┏━━

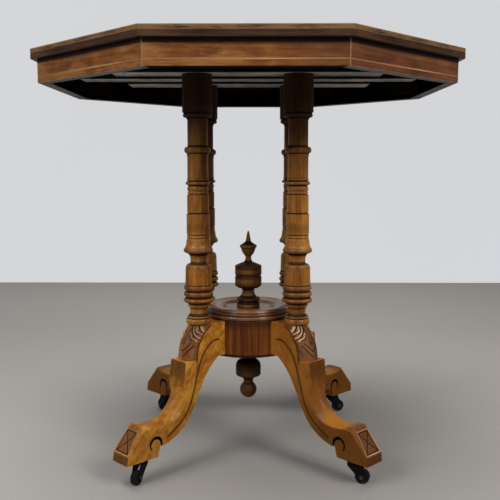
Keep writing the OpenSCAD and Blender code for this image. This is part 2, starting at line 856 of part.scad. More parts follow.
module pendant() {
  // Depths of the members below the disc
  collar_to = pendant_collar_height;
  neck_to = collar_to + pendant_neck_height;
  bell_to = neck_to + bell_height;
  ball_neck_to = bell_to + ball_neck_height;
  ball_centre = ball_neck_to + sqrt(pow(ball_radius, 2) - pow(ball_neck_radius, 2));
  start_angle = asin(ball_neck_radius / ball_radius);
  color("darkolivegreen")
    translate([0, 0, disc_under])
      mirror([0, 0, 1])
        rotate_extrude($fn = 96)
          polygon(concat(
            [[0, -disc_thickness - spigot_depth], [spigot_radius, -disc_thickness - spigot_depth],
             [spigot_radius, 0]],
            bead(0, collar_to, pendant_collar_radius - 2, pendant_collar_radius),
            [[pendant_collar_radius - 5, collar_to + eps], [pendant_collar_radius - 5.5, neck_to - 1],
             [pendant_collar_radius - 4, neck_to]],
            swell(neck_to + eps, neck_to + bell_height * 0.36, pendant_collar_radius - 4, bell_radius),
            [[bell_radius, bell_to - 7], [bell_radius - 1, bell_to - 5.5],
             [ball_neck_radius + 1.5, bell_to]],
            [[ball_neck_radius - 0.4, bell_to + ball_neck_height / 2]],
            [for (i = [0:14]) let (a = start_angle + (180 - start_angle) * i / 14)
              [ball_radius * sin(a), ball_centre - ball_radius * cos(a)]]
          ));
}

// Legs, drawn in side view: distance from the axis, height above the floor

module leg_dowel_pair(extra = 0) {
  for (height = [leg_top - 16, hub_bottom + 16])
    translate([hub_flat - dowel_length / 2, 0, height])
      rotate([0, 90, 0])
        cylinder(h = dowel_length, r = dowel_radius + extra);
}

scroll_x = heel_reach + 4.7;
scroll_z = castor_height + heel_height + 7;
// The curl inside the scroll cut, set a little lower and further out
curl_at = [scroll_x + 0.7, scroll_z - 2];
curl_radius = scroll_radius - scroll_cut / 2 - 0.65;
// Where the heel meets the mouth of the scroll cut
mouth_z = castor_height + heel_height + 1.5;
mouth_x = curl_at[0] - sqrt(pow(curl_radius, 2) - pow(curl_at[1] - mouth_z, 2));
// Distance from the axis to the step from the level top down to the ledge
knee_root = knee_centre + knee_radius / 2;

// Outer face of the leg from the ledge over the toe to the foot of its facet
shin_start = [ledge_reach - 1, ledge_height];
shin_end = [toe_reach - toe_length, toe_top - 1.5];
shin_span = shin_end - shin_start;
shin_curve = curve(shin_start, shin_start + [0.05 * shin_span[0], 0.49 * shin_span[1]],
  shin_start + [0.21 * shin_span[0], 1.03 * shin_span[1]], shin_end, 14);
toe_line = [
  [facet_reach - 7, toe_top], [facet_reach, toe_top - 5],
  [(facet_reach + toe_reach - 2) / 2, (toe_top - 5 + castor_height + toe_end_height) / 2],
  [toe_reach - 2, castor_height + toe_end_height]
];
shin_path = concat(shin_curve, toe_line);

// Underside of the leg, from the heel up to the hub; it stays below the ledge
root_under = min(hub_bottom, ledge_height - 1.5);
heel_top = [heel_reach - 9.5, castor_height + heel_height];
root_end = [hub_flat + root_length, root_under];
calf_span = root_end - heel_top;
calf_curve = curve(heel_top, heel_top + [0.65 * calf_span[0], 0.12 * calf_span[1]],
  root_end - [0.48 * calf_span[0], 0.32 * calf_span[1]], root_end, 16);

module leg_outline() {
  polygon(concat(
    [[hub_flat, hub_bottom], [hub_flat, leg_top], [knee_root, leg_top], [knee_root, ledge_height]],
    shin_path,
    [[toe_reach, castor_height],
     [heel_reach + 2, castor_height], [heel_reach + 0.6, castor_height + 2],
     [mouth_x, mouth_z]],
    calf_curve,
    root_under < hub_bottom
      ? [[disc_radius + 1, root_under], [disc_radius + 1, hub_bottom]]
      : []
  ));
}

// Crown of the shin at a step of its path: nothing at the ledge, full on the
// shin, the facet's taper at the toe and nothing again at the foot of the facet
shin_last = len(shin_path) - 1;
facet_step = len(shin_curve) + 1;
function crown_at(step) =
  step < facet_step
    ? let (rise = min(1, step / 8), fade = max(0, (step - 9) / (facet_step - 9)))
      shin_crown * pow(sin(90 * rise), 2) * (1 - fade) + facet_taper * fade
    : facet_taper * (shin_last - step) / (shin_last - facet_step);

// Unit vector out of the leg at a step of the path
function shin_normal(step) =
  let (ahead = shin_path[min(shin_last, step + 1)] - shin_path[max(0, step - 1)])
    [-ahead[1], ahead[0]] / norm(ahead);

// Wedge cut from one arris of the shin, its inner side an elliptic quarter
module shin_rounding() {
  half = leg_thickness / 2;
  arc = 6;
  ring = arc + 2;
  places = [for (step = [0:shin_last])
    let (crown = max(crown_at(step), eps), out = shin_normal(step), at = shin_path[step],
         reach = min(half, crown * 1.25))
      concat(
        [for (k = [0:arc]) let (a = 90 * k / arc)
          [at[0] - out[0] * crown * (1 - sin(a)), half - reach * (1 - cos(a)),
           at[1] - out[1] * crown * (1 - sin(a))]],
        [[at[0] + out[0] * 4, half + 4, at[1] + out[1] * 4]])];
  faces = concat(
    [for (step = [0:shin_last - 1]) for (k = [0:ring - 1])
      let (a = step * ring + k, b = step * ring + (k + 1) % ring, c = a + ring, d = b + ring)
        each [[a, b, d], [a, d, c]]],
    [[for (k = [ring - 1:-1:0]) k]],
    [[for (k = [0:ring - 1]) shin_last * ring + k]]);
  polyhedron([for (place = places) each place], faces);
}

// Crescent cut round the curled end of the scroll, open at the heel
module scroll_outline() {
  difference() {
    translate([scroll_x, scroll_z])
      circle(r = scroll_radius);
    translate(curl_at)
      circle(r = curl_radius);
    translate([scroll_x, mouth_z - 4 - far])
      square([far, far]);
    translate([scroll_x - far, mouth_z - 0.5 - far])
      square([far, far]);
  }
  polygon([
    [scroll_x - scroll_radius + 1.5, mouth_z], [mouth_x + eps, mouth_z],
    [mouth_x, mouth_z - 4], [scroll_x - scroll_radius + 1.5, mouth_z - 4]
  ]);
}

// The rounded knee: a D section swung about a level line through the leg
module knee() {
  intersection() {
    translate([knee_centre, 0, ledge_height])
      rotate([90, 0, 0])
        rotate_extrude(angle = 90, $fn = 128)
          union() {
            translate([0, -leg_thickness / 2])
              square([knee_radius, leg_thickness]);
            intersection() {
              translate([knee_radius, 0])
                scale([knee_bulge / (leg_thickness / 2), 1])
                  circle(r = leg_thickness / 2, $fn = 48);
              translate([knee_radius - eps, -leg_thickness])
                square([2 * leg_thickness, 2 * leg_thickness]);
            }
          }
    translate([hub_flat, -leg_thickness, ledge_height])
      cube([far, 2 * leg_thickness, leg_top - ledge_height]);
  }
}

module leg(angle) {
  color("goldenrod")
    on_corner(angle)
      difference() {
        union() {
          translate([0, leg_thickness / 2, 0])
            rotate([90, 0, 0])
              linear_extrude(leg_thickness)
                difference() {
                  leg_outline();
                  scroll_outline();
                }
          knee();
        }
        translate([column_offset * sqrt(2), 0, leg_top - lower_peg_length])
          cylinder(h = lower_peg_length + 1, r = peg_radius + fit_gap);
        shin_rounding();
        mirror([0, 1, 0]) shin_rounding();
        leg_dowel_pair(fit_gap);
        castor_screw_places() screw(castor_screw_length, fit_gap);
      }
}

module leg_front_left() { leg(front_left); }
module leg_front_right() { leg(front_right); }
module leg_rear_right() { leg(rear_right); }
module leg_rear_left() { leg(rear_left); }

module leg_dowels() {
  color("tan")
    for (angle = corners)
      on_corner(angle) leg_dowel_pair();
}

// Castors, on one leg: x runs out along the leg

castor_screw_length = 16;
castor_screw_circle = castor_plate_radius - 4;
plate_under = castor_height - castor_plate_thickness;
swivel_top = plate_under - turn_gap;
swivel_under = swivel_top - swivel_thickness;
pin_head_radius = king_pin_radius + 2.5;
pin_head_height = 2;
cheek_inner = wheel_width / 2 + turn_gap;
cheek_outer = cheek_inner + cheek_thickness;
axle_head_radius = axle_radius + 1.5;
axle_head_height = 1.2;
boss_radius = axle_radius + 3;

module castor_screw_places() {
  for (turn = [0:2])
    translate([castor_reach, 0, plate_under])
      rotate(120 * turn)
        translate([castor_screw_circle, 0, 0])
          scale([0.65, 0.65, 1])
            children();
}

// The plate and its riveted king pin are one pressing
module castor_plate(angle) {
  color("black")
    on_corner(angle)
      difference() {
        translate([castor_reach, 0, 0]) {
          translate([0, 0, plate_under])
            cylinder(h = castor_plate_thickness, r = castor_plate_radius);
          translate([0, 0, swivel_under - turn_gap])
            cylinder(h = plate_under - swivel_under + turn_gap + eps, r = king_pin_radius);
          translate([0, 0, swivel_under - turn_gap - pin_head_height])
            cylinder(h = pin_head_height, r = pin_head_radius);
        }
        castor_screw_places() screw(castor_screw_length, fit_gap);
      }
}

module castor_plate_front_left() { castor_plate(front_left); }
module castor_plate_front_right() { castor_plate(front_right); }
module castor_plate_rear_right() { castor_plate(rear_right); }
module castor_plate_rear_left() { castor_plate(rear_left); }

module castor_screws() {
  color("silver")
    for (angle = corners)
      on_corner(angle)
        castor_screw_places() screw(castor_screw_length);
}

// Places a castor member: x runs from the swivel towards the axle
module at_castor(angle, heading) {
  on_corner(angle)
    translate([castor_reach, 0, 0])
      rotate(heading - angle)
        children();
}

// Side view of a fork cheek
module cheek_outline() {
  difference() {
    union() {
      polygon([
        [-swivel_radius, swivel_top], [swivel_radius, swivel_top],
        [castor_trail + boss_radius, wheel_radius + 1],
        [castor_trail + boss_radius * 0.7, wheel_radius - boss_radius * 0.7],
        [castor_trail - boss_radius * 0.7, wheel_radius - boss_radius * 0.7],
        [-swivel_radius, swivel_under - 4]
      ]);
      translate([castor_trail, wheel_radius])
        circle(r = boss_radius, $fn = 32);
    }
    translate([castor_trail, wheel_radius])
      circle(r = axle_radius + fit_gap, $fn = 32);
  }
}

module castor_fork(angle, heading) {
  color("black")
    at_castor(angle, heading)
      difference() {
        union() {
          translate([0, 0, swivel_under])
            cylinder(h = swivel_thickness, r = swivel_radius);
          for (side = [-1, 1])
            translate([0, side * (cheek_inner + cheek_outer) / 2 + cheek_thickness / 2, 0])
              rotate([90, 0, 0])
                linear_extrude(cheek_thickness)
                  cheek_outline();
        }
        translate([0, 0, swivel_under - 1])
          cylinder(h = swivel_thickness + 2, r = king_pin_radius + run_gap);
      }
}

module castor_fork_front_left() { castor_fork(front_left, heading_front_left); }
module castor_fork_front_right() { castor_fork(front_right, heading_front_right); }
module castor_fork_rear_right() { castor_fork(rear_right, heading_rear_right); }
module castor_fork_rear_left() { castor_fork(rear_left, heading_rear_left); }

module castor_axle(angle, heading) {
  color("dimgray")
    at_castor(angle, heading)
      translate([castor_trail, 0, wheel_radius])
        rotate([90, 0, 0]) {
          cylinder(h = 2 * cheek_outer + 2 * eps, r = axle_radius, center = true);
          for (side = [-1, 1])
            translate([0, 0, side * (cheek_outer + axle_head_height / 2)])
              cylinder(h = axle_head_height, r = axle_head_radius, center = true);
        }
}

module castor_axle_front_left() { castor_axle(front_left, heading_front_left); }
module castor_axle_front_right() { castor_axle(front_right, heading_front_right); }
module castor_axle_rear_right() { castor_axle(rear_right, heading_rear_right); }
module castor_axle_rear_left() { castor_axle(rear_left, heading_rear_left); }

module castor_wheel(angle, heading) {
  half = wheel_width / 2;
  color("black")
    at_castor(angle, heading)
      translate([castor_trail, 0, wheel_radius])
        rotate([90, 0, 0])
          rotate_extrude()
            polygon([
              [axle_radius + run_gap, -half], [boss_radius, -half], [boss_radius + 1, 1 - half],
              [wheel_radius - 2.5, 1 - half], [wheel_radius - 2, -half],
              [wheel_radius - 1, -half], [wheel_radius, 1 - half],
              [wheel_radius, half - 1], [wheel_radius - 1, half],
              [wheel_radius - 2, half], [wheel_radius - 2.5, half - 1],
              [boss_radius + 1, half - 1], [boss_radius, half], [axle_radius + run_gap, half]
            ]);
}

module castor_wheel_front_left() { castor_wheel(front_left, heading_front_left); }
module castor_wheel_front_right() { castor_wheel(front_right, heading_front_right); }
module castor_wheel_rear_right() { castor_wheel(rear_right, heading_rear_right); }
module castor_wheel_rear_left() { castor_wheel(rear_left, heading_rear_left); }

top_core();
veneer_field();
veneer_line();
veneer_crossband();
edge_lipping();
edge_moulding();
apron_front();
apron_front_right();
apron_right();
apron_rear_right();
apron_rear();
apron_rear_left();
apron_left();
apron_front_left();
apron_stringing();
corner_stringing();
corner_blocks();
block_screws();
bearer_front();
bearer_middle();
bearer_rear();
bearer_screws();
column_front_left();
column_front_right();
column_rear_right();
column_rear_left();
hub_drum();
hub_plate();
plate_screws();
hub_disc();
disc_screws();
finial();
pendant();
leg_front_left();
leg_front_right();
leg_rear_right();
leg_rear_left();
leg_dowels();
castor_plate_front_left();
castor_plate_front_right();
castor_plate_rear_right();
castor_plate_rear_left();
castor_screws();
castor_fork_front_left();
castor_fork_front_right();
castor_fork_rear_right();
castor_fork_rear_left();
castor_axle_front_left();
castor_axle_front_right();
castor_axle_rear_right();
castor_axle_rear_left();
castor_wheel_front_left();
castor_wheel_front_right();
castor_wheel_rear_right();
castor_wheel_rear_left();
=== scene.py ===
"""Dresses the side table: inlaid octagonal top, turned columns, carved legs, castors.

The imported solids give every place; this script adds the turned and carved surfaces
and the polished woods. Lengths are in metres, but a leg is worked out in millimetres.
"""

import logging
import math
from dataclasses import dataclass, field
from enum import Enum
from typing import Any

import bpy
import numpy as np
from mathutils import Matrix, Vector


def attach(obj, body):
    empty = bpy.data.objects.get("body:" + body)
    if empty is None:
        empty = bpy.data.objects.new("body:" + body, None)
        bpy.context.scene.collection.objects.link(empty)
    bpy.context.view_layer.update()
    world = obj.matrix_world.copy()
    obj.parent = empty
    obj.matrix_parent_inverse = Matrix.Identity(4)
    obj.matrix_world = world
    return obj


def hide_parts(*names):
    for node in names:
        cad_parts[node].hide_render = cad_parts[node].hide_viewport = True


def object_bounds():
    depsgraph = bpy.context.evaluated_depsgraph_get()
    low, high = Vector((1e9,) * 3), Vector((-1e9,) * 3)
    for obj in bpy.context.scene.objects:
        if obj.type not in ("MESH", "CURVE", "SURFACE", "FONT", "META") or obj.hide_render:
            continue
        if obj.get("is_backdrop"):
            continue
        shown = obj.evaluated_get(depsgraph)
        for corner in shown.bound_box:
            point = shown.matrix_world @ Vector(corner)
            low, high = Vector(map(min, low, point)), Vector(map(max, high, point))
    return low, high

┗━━

» Aim
Go back over the listing above and copy exactly the lines that begin at the line with "if empty is" and stop after the line with "if obj.type not"; leave out every other line.

» Answer to the exercise
    if empty is None:
        empty = bpy.data.objects.new("body:" + body, None)
        bpy.context.scene.collection.objects.link(empty)
    bpy.context.view_layer.update()
    world = obj.matrix_world.copy()
    obj.parent = empty
    obj.matrix_parent_inverse = Matrix.Identity(4)
    obj.matrix_world = world
    return obj


def hide_parts(*names):
    for node in names:
        cad_parts[node].hide_render = cad_parts[node].hide_viewport = True


def object_bounds():
    depsgraph = bpy.context.evaluated_depsgraph_get()
    low, high = Vector((1e9,) * 3), Vector((-1e9,) * 3)
    for obj in bpy.context.scene.objects:
        if obj.type not in ("MESH", "CURVE", "SURFACE", "FONT", "META") or obj.hide_render:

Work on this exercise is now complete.